Brothers therefore have a very beautiful vocation, a thoroughly positive vocation. Like any vocation, it is defined in relation to God and not in relation to man. Certainly the brothers live day by day in very close dependence on their superior by virtue of their vow of obedience, but this vow has its reason for being only in God. Far from being primarily manual laborers, brothers, just like priests, are men of God.
In insisting on the religious aspect of a brother, I am not forgetting the professional realm. The brothers who flourish the most almost always do some work with their hands. The fact that they can use them within the framework of religious life is very enriching for them. And so let us seek as much as possible to cultivate or to develop the talents of our brothers for their equilibrium and for the good of our houses.
One of the consequences of the brothers’ hidden life in God is their apostolic influence. Despite the self-effacing life that they lead, brothers are true apostles. Their sublime interior offering transforms them little by little into God and draws down many blessings upon souls. For some a more direct apostolate is added to these interior acts. Indeed, although some brothers are assigned mainly to relieve the priests of some material tasks (stewardship, gardening, cooking, building maintenance, office work), it is altogether in keeping with their vocation to teach catechism, direct a choir or to devote their efforts to the schools.
This is a grace for the Society, because the brothers have an irreplaceable role in working with children; they edify them by their example and have the very beautiful mission of bringing them closer to the priest. The more numerous they are, the more profound will be the work accomplished among the children.
The SSPX brother is a religious. Therefore he has all the duties of a consecrated religious, but all the privileges too!

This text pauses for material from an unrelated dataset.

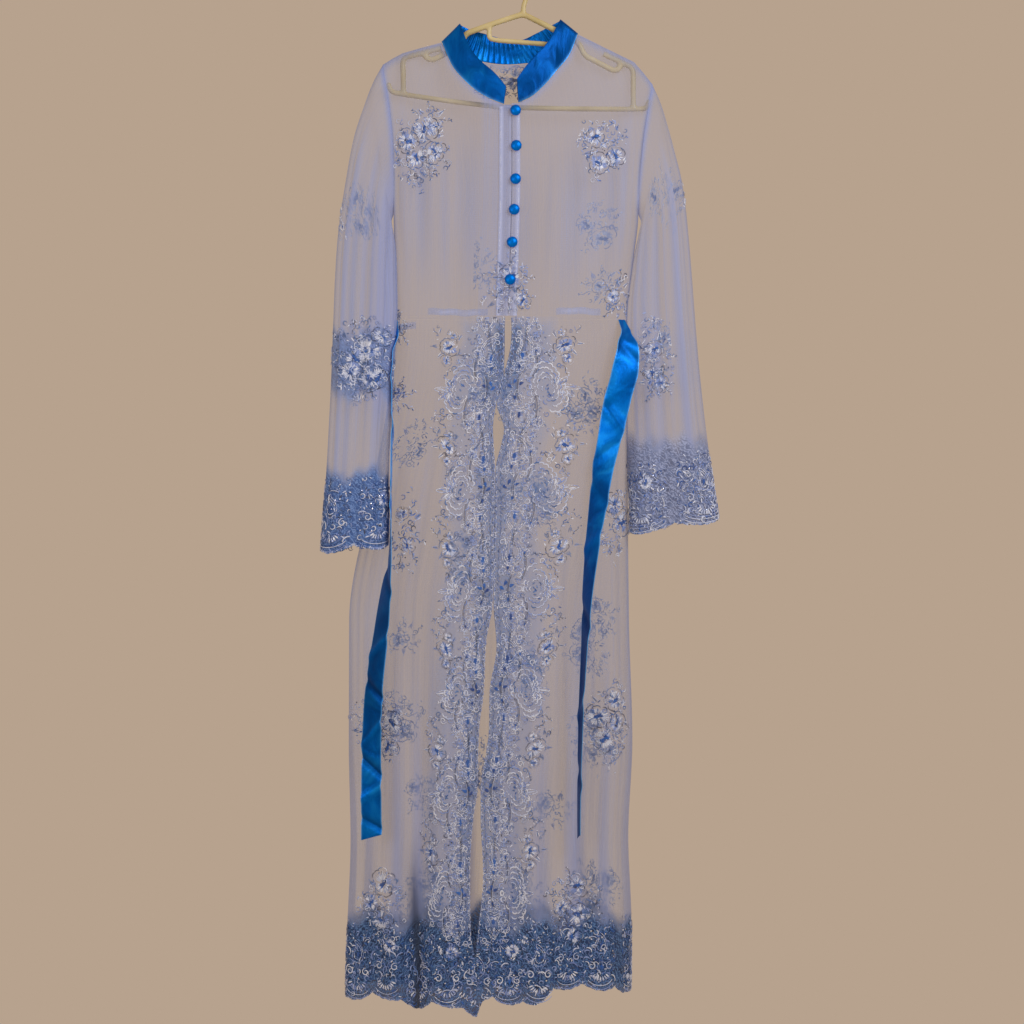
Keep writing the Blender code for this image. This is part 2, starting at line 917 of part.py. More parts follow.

One of the difficulties to overcome is the lack of initiative in many young people. Some have the requisite qualities but do not dare to knock at the novitiate’s door out of false humility. Either they feel unworthy of the vocation, or else they wonder whether they could ever persevere for their whole life on that path. This attitude of mistrust of self is good, but in order for it to be beneficial it has to be combined with great trust in God. Mistrust of self and trust in God are the two wings of perfection. We are weak, but God is strong. We are unreliable, but God is faithful. He will never abandon us first and will always be ready to take lead us back to Him if we make a false step.
Formation helps young men to better themselves with the grace of God. Perfect holiness is not required for someone entering the novitiate. The year of postulancy, which ends with the conferral of the habit, and the novitiate year, which concludes with the first vows, are there to help young men develop what is best in themselves.
During this time they practice religious life according to the three vows and divide their day between prayer, coursework and manual activities, without neglecting moments of relaxation. This helps them to acquire a good spiritual foundation but also a certain practical sense. At the conclusion of the novitiate, the young professed brother continues his formation for another year before being sent to a priory, a school or a mission.
The vocation is defined by the gift of self. Someone is called if he has the profound desire to serve God and the docility to allow himself to be formed. Another requirement is a minimum of natural gifts and sufficient health. In order to see more clearly whether you are called, the best thing is to confide in a priest and to stay for a short time at the novitiate. A visit to the novitiate is often decisive in dispelling certain illusions or, on the contrary, in confirming a vocation.